When we say using pre-trained weights, the assumption is that our new custom data has images with labels that are also available in COCO. There are no new class labels in our new dataset, therefore, we can use pre-trained weights from COCO for our desired class.

Transfer learning is done when we have new class in our custom dataset. The COCO pre-trained model will not be able to detect it. Therefore, we will have to train the model with COCO + custom dataset with updated class labeling (0-79 COCO labels, 80-n new labels from custom data). This is transfer learning where pre-trained weights can be utilized to make predictions in custom dataset with new class labels. To speed up the process layer freezing is done for faster training time, however, mAP is reduced almost every time.

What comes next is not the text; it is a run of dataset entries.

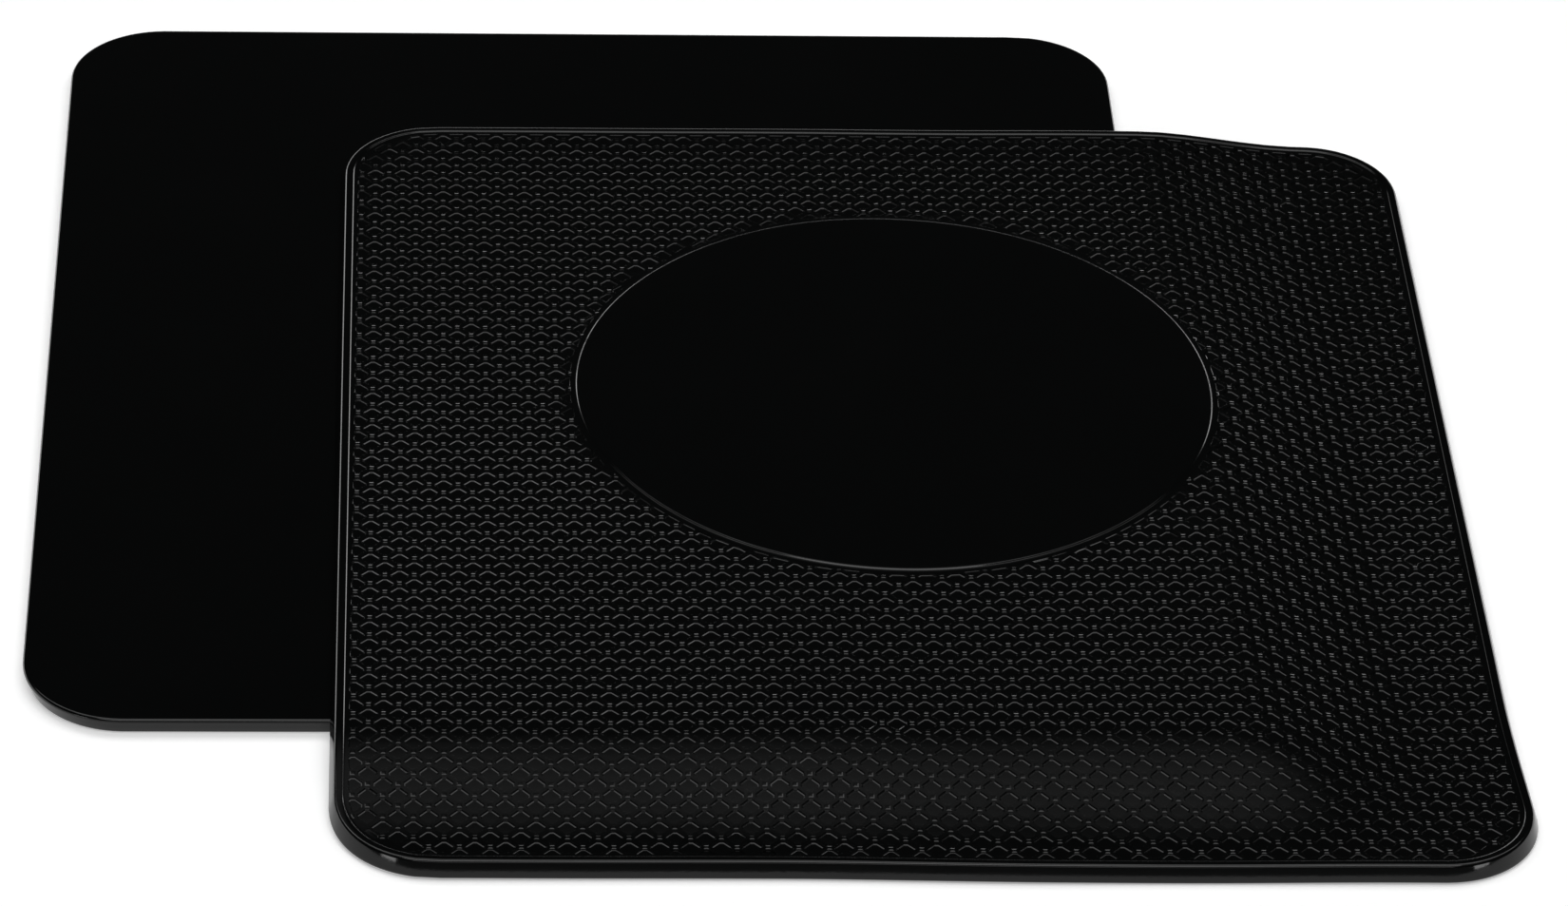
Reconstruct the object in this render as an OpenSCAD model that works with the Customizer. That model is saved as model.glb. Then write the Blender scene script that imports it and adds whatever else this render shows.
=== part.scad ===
// A pair of identical moulded non-slip rubber mats, laid one on the other.
// Each mat is a single moulding: a plain smooth back, and a face with a flat rim,
// a textured field one step down, and a smooth round pad.
// The lower mat lies face down. The upper one lies face up across it, shifted to
// the right and to the front, and its overhang sags down to the table.

/* [Mat] */
// Width of one mat, side to side, across its back
mat_w = 190; // [150:1:240]
// Depth of one mat, front to back, across its back
mat_d = 216; // [180:1:260]
// Thickness of one mat, from its back to its rim
mat_t = 3; // [2:0.1:5]
// Radius of the outline's four corners
corner_r = 17; // [12:1:30]
// How far the sides lean in between the back and the face
flank_in = 1.1; // [0.5:0.05:2]

/* [Face] */
// Width of the flat rim round the textured field
rim_w = 1.5; // [1:0.05:4]
// Step from the rim and the pad down to the field
field_step = 0.2; // [0.1:0.05:0.4]
// Diameter of the smooth round pad
pad_dia = 108; // [60:1:110]
// Distance of the pad's centre behind the mat's centre
pad_back = 22.5; // [0:1:28]

/* [Lay] */
// How far the upper mat lies to the right of the lower one
lay_right = 49.5; // [10:0.5:70]
// How far the upper mat lies in front of the lower one
lay_front = 38; // [10:0.5:70]
// Distance from the lower mat's edge to where the overhang starts to sag
sag_start = 3; // [1:0.5:6]
// Distance over which the overhang sags from the lower mat to the table
sag_len = 31; // [15:1:40]
// Gap between the mats, and between the overhang and the table
lay_gap = 0.15; // [0.1:0.05:0.3]

/* [Hidden] */

// Fineness of true arcs
$fn = 96;
// A little extra on cutting shapes
slack = 1;

// Inset of the field's edge from the outline of the back
field_in = flank_in + rim_w;
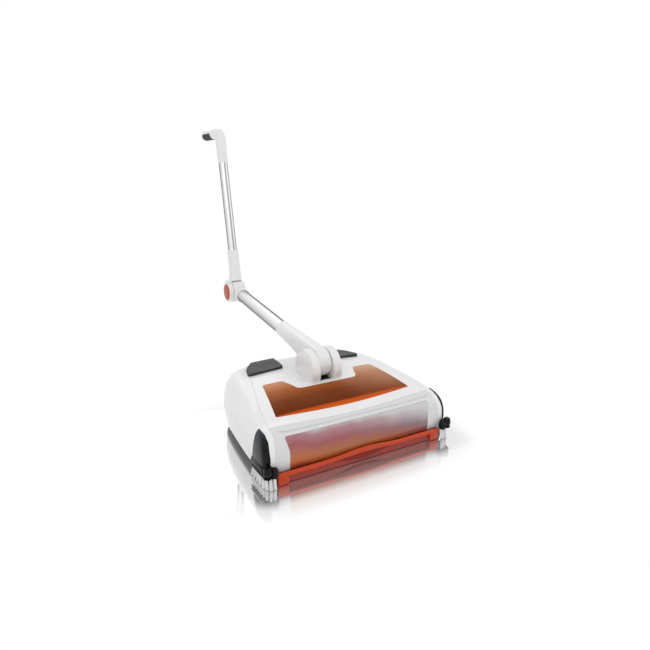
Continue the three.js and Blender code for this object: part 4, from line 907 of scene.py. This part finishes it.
def make_tufts():
    chance = random.Random(7)
    top = GUARD.rail_bottom - GUARD.ledge - GAP
    middle = TUFT.first - TUFT.pitch * (TUFT.count - 1) / 2
    rows = [TUFT.first - i * TUFT.pitch for i in range(TUFT.count)]
    places = [(TUFT.x, y, TUFT.lean, (y - middle) * TUFT.fan_share) for y in rows]
    places += [(x, y, 0, -TUFT.lean) for x, y in CORNER_TUFTS]
    bm = bmesh.new()
    for x, y, lean_x, lean_y in places:
        for _ in range(TUFT.strands):
            angle = chance.uniform(0, tau)
            out = sqrt(chance.random())
            away = Vector((cos(angle), sin(angle), 0)) * out
            root = Vector((x, y, top - TUFT.sunk)) + away * TUFT.spread
            tip_height = TUFT.tip_height + chance.uniform(0, TUFT.uneven)
            tip = Vector((x + lean_x, y + lean_y, tip_height)) + away * TUFT.splay
            add_strand(bm, root, tip, TUFT.radius, TUFT.tip)
    tufts = to_object(bm, weld=False)
    backing = block(STRIP.inner, STRIP.outer, STRIP.front, STRIP.back, top - TUFT.backing, top)
    cut(backing, head_form(-GAP, 0))
    place_sides(tufts, "side_bristles", "head", "bristle", "bristle", "side_tufts")
    place_sides(backing, "bristle_strip", "head", "black", "bristle", "side_tufts")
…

Hope this explanation helps!

glenn-jocher commented 7 months ago

@Utsabab Great question! In the context of using pretrained weights, the idea is to leverage what the model has already learned without specifically freezing any layers. This means we update the weights across all layers based on the new data, which usually gives a better performance because the model can adapt more flexibly to the new task.

Transfer learning, as often discussed, involves modifying or extending the existing model architecture to better fit new data, which can include freezing certain layers to not update during training. Essentially, using pretrained weights and not freezing layers allows the whole model to adjust and learn from the new data, while freezing layers in transfer learning is more about fine-tuning or adapting the model to new, possibly related tasks.

So, when training with pretrained weights the command is simple:

python3 train.py --weights yolov3.pt --data yourdata.yaml

And there's no need to explicitly freeze layers unless you have a very specific case where you believe it's necessary. 🤓 Hope that clarifies things!